The play takes place in real time over the course of 70 intense minutes. It is the night before President Richard Nixon either will or will not announce his resignation from the highest office in the land.
When we enter the scene, Nixon has obviously already had a few conciliatory glasses of bourbon. He is flamboyantly mock-conducting a bombastic Tchaikovsky symphony while gazing out the window of the White House’s Lincoln Sitting Room. At the peak of the crescendo his performance is interrupted by the entrance of his adviser, Secretary of State Henry Kissinger, who has dropped by to check on the president and steer him toward a course of action that will leave Kissinger’s place in history unsullied by Nixon’s ignominious fall from grace.

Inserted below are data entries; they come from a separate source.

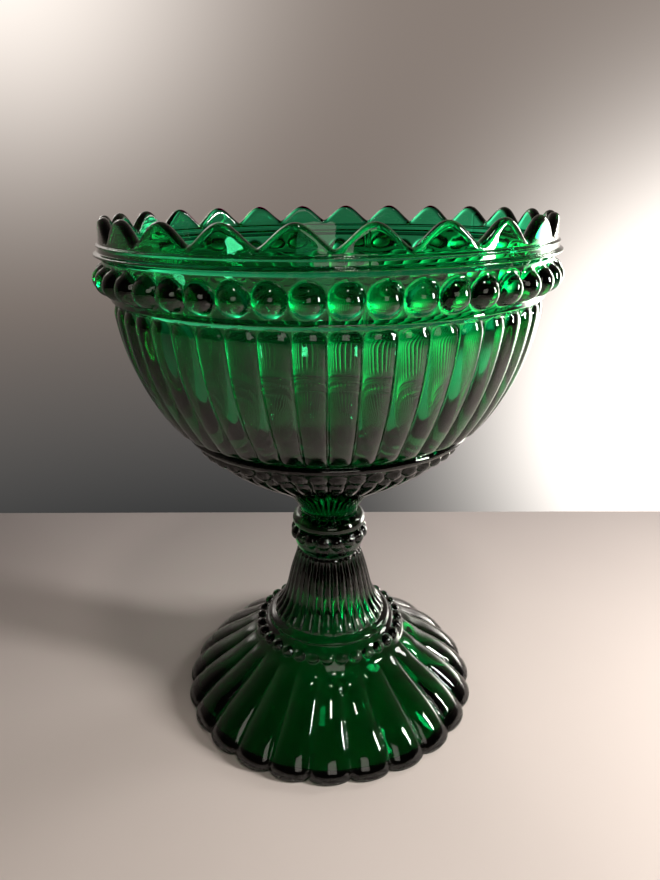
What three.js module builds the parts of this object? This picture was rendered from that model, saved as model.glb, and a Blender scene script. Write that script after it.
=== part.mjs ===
// A pressed-glass footed bowl: a ribbed and beaded bowl with a scalloped rim, a plain joining disc,
// and a hollow pedestal with a beaded knop, a reeded stem and a lobed foot.
// Millimetres, +Z up. The origin is the centre of the foot's underside, on the surface it stands on.
import * as THREE from 'three';
import { mergeVertices } from 'three/addons/utils/BufferGeometryUtils.js';

// Driving dimensions
const overallHeight = 155;
const jointGap = 0.3; // clearance between two pieces that meet face to face
const discTop = 64.6; // the plain disc under the bowl
const discBottom = 60.2;
const discRadius = 11.6;
const discFaceRadius = 9.2; // its flat faces, inside the rounded edge

// Counts that repeat round the axis
const scallopCount = 24;
const bowlRibCount = 48;
const reedCount = 32;
const knopBeadCount = 16;
const footLobeCount = 24;

// The bowl was joined with its pattern turned this far from the pedestal's, in radians
const bowlTurn = 0.064;

// Bowl
const ribCrestRadius = 59.0; // half-axes of the ellipse through the rib crests
const ribCrestDepth = 62.2;
const ribCentreHeight = 137.8;
const ribArc = { from: -40, to: -8.5, count: 5 }; // degrees of that ellipse with straight-sided ribs
const ribRelief = 1.35;
const archCentreHeight = 130.3;
const bandBead = { radius: 3.72, height: 140.0, relief: 3.6 };
const scallopDepth = 5.0;
const notchSharpness = 0.4; // 0 gives notches as round as the tips, 1 gives pointed ones
const scallopRoot = 0.04; // share of the notch depth that is left at the foot of the teeth
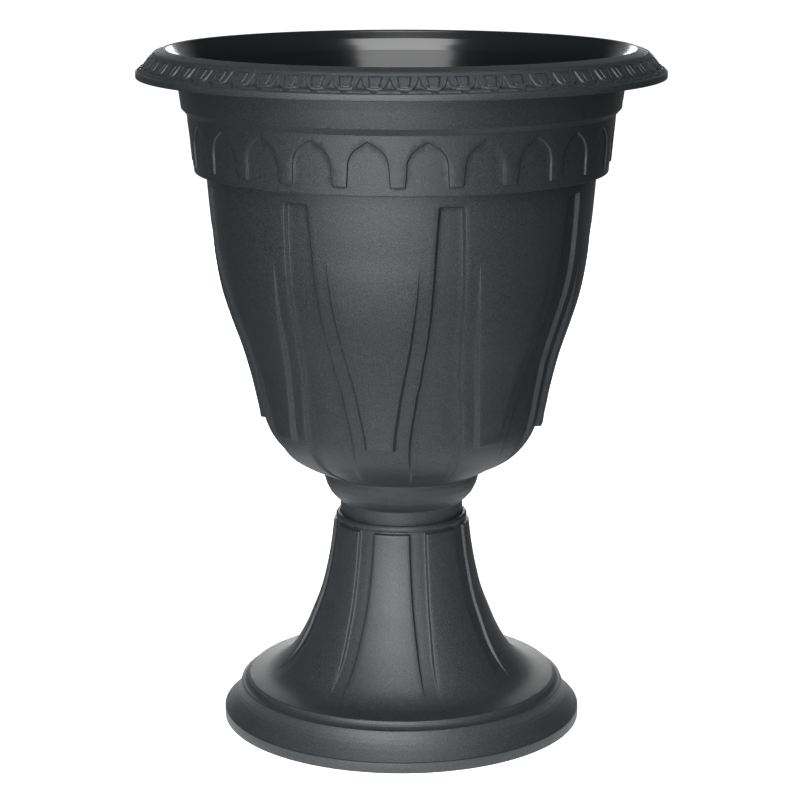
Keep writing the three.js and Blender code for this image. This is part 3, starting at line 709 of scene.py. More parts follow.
def depth_inside(points, outline):
    """Distance of points to a closed outline, positive inside it."""
    start, end = np.asarray(outline), np.roll(outline, -1, axis=0)
    side = end - start
    away = points[:, None] - start
    share = np.clip((away * side).sum(-1) / np.maximum((side * side).sum(-1), TINY_AREA), 0, 1)
    gap = np.linalg.norm(away - share[..., None] * side, axis=-1).min(1)
    level = points[:, None, 1]
    crosses = (start[:, 1] > level) != (end[:, 1] > level)
    rise = np.where(side[:, 1] == 0, 1, side[:, 1])
    right = points[:, None, 0] < start[:, 0] + side[:, 0] * (level - start[:, 1]) / rise
    inside = (crosses & right).sum(1) % 2 == 1
    return np.where(inside, gap, -gap)


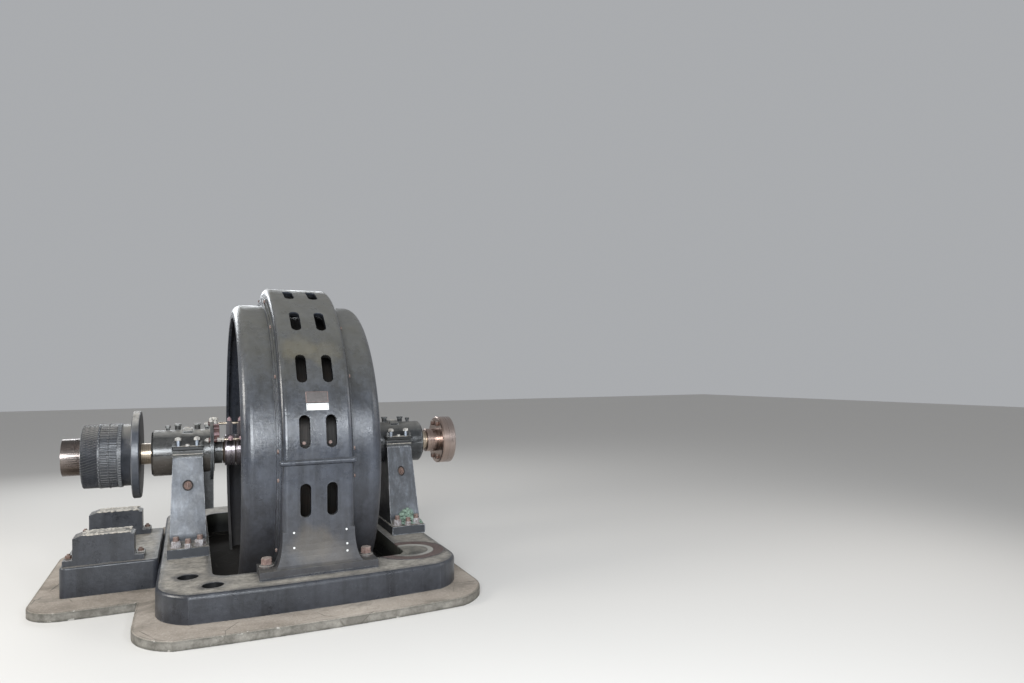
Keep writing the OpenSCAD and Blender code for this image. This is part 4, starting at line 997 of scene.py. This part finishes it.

Under the direction of Jerry Miller, David Davalos as Nixon and Joe Hilsee as Kissinger inhabit their characters so completely that we forget we are audience members watching actors on a stage and instead become flies on the wall observing one of the crucial moments in American history. And what a moment it is. Playwright Russell Lees has crafted these two disgraced historical icons as consummate political cynics, and funny ones at that. Their 70 minutes of stage time present a condensed history of political chicanery from Nixon’s rise to power as Joe McCarthy’s commie-baiting accomplice to Kissinger’s plan to illegally bomb Cambodia and paradoxically win the Nobel Prize for Peace for ending the Vietnam War. Not to mention Watergate and the infamous Nixon audio tapes.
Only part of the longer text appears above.